Exercise: Copy the data exactly from the line that contains "Model this object" through the line that contains "from build123d import *", keeping both end lines and leaving out everything else.

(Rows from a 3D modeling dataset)
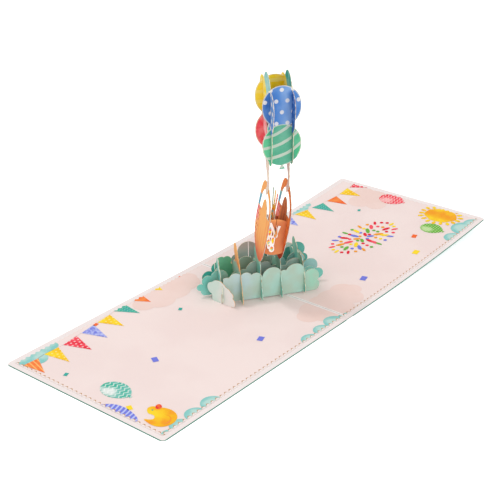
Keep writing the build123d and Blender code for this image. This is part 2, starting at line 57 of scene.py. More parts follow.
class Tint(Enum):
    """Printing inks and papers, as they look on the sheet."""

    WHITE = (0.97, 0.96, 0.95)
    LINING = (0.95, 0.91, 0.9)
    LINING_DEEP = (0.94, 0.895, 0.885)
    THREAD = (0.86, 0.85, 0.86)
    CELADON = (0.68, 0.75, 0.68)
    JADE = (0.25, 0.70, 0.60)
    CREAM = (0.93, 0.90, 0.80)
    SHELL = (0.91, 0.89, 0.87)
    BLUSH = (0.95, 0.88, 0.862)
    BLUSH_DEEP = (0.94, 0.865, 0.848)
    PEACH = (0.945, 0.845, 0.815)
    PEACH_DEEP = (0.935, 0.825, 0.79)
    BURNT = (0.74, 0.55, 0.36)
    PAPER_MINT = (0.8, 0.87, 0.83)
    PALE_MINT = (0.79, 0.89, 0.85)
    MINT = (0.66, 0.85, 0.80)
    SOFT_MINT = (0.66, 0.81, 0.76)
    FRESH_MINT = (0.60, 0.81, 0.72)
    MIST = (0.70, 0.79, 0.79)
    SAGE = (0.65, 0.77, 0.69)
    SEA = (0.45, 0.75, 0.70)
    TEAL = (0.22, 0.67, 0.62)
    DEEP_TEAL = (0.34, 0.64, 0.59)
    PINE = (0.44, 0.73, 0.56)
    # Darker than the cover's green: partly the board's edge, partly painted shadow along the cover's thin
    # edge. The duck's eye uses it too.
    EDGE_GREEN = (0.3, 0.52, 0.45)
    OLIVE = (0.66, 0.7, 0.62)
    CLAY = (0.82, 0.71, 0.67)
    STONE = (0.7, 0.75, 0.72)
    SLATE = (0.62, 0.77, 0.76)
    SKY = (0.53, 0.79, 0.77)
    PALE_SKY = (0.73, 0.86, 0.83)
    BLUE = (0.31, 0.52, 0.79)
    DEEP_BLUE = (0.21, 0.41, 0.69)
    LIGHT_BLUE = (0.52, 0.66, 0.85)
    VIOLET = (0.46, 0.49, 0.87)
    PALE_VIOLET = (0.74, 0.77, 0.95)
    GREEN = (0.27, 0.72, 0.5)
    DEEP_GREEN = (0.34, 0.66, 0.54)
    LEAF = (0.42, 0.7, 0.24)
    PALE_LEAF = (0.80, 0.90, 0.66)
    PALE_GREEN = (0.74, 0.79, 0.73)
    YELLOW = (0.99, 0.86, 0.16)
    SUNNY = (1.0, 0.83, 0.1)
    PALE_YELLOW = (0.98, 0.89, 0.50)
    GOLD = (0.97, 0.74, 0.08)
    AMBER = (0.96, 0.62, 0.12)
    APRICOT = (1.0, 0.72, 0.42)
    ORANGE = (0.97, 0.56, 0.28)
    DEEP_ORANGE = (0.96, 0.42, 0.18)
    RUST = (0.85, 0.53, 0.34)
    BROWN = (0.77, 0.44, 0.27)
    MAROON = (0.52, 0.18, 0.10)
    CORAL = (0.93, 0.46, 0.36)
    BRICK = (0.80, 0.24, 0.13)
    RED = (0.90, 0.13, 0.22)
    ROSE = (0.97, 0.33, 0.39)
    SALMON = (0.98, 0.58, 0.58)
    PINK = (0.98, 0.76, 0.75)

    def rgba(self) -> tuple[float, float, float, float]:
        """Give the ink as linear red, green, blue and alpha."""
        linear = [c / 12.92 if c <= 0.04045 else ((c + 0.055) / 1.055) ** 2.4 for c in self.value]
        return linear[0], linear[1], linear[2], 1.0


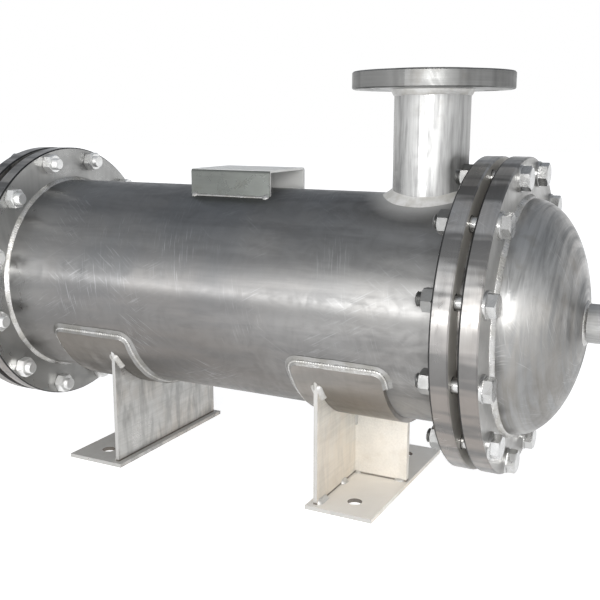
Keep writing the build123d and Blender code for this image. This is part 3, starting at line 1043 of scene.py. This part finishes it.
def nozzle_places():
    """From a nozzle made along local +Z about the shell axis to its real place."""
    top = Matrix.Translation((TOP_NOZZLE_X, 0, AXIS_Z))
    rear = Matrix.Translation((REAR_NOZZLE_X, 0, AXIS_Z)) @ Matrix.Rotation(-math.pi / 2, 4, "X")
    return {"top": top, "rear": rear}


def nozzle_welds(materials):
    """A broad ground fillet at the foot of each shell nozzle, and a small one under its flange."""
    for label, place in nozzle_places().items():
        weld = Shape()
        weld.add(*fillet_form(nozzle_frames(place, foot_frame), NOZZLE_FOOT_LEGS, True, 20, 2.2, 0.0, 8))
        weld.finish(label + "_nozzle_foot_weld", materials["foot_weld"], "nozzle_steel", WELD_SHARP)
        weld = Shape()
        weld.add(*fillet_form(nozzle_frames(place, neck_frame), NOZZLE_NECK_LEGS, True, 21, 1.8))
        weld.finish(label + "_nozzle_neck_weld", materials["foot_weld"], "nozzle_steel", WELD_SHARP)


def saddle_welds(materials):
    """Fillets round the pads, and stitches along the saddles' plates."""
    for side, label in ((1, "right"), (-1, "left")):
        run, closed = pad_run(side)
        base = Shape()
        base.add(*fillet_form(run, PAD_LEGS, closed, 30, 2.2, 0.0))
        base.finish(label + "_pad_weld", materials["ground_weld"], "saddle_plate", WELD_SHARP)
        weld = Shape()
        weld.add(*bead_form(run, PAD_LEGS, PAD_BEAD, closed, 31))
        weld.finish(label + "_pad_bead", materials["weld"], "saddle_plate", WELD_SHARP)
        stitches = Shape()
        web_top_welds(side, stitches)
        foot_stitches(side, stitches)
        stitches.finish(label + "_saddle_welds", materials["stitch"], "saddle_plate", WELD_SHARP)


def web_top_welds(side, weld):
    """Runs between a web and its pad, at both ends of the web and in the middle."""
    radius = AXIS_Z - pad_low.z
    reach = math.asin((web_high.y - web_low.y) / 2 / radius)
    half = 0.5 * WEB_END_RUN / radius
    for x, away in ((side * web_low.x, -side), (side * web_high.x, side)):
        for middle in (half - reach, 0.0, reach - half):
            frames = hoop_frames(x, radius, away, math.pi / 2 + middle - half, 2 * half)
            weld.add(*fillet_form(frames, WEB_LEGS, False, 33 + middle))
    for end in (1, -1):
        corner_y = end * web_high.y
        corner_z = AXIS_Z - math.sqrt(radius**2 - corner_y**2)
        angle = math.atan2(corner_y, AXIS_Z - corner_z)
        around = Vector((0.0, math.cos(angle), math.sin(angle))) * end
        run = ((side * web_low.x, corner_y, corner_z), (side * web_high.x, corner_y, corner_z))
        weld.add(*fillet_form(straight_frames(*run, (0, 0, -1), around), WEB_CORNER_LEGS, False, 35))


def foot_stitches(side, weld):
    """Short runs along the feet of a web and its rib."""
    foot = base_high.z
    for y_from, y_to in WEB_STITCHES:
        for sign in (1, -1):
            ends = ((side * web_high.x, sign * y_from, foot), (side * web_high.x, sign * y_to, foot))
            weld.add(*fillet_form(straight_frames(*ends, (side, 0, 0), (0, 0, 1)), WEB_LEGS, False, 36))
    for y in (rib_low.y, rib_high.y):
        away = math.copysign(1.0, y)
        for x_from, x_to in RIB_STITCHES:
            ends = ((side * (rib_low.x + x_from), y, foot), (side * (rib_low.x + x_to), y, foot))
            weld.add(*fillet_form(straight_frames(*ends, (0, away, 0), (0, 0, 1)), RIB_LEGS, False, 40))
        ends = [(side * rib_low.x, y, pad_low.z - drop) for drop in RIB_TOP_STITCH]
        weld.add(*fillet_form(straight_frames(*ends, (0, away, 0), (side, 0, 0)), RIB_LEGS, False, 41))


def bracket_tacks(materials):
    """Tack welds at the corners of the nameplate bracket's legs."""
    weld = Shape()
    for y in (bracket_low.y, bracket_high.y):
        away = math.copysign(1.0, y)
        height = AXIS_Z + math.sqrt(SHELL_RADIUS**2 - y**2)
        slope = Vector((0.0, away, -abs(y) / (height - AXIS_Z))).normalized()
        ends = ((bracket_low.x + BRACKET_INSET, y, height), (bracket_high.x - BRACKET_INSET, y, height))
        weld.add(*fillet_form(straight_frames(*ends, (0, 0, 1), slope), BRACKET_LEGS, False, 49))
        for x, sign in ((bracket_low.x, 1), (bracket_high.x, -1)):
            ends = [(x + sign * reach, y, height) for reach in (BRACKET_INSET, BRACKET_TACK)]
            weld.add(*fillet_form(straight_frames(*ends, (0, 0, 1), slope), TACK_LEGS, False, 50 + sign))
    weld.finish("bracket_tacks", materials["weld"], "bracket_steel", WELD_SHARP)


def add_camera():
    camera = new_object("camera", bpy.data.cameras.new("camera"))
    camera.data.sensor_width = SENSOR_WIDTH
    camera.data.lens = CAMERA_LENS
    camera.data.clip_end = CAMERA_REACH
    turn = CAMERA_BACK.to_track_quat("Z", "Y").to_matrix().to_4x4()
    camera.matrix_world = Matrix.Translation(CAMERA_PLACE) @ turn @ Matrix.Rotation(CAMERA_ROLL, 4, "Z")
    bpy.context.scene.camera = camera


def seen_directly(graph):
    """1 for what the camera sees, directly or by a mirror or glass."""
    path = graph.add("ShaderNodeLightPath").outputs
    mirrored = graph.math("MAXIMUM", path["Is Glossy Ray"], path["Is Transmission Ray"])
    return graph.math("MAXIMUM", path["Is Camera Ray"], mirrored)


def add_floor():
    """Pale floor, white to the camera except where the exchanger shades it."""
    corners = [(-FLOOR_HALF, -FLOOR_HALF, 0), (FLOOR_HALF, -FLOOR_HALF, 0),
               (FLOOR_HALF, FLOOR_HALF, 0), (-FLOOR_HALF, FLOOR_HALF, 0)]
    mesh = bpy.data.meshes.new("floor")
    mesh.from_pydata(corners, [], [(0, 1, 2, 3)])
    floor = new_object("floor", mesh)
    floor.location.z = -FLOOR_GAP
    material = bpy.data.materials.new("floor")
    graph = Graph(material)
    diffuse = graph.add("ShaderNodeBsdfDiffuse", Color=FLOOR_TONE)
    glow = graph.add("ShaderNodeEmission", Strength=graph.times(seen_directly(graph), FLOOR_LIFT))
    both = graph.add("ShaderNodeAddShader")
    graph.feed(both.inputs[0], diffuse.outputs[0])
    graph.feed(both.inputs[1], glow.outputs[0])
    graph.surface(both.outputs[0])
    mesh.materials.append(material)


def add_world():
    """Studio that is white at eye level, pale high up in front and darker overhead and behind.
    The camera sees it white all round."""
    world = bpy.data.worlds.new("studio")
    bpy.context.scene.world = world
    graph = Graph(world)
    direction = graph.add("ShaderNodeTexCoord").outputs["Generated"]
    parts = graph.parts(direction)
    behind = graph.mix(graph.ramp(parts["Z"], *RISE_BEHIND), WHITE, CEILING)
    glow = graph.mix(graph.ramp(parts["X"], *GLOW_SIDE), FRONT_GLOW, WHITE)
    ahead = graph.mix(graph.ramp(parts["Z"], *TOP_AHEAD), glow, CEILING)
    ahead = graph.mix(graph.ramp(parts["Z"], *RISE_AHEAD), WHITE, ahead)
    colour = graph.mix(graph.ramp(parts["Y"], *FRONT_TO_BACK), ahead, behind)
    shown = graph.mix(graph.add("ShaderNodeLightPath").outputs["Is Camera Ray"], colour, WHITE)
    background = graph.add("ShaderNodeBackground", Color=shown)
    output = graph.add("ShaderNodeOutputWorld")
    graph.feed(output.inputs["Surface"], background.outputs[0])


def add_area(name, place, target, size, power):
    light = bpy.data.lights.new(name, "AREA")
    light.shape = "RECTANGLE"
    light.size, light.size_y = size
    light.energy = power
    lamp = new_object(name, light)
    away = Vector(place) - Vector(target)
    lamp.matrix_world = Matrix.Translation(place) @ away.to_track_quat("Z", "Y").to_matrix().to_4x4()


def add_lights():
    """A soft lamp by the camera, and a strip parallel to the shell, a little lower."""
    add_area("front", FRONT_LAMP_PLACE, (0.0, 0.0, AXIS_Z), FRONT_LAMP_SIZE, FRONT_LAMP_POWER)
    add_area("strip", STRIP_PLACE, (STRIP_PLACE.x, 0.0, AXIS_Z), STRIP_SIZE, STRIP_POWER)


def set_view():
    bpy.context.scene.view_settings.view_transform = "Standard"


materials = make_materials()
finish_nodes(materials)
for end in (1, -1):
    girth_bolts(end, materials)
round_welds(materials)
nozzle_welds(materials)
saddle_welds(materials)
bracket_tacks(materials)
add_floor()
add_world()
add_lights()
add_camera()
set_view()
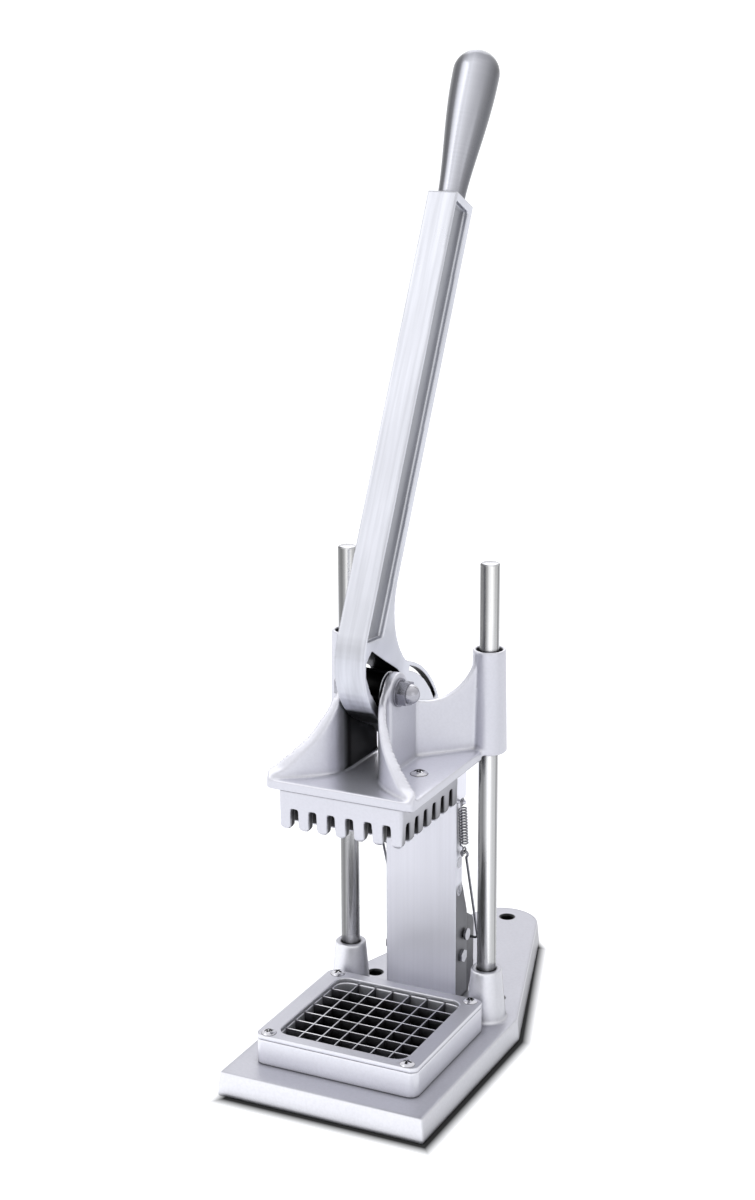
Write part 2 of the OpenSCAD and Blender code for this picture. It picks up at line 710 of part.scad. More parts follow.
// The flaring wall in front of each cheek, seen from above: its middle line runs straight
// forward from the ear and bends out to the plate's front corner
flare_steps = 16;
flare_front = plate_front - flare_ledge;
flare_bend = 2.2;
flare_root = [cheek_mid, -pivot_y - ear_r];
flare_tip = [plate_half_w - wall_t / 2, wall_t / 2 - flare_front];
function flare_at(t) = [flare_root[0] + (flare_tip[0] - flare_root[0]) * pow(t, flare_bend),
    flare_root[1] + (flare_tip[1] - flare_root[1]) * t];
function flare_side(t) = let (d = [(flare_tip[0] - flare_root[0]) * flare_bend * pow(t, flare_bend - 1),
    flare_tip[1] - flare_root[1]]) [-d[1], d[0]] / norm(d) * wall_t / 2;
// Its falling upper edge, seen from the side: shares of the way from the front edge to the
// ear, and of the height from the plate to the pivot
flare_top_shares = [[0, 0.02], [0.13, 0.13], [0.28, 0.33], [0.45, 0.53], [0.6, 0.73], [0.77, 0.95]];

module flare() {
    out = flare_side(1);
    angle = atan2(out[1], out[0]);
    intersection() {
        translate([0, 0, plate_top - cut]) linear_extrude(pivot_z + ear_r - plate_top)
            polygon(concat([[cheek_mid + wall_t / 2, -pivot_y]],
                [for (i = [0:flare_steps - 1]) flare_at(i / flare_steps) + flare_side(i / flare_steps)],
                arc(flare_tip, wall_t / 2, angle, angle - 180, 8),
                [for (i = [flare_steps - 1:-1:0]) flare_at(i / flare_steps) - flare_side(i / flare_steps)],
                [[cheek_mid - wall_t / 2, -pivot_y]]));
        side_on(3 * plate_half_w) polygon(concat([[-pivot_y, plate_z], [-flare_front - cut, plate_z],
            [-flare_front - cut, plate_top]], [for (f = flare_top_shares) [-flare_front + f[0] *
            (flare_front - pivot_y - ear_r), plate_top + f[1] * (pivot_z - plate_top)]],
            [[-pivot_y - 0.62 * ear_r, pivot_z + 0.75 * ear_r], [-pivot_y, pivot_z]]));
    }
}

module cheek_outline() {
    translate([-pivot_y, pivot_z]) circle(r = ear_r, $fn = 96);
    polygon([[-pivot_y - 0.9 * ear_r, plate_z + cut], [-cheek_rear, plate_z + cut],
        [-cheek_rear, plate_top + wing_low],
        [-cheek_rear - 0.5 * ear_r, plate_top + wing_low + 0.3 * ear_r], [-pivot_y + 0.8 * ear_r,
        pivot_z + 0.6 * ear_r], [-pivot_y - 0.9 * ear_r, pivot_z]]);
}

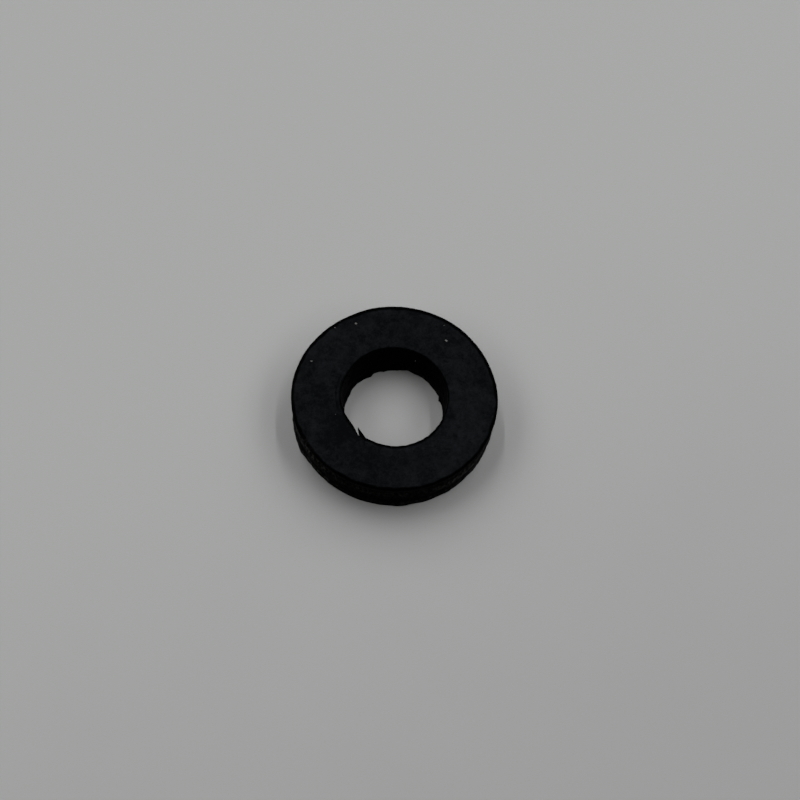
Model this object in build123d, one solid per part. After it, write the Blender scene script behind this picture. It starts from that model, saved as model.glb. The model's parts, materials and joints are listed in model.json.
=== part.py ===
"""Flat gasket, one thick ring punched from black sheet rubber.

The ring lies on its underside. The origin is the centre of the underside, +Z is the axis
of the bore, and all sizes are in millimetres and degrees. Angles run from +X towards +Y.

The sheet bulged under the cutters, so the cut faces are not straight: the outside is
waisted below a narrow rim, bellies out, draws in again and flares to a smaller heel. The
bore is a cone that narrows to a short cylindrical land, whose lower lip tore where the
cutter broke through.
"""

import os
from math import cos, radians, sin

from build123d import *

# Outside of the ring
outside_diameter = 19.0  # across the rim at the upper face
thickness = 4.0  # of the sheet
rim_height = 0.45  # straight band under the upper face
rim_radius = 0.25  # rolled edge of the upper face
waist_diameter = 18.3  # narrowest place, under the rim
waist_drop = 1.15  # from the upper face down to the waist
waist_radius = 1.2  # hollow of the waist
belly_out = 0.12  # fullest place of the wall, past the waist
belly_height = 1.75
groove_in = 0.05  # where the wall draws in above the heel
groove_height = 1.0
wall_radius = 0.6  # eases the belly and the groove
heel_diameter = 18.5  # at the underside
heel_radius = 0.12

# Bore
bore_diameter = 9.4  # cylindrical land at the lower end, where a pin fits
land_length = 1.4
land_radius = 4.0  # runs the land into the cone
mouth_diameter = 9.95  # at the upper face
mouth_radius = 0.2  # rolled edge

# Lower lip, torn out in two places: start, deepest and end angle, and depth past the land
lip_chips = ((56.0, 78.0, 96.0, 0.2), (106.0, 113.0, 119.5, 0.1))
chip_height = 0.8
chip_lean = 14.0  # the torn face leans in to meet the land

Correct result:
Model this object in build123d, one solid per part. After it, write the Blender scene script behind this picture. It starts from that model, saved as model.glb. The model's parts, materials and joints are listed in model.json.
=== part.py ===
"""Flat gasket, one thick ring punched from black sheet rubber.

The ring lies on its underside. The origin is the centre of the underside, +Z is the axis
of the bore, and all sizes are in millimetres and degrees. Angles run from +X towards +Y.

The sheet bulged under the cutters, so the cut faces are not straight: the outside is
waisted below a narrow rim, bellies out, draws in again and flares to a smaller heel. The
bore is a cone that narrows to a short cylindrical land, whose lower lip tore where the
cutter broke through.
"""

import os
from math import cos, radians, sin

from build123d import *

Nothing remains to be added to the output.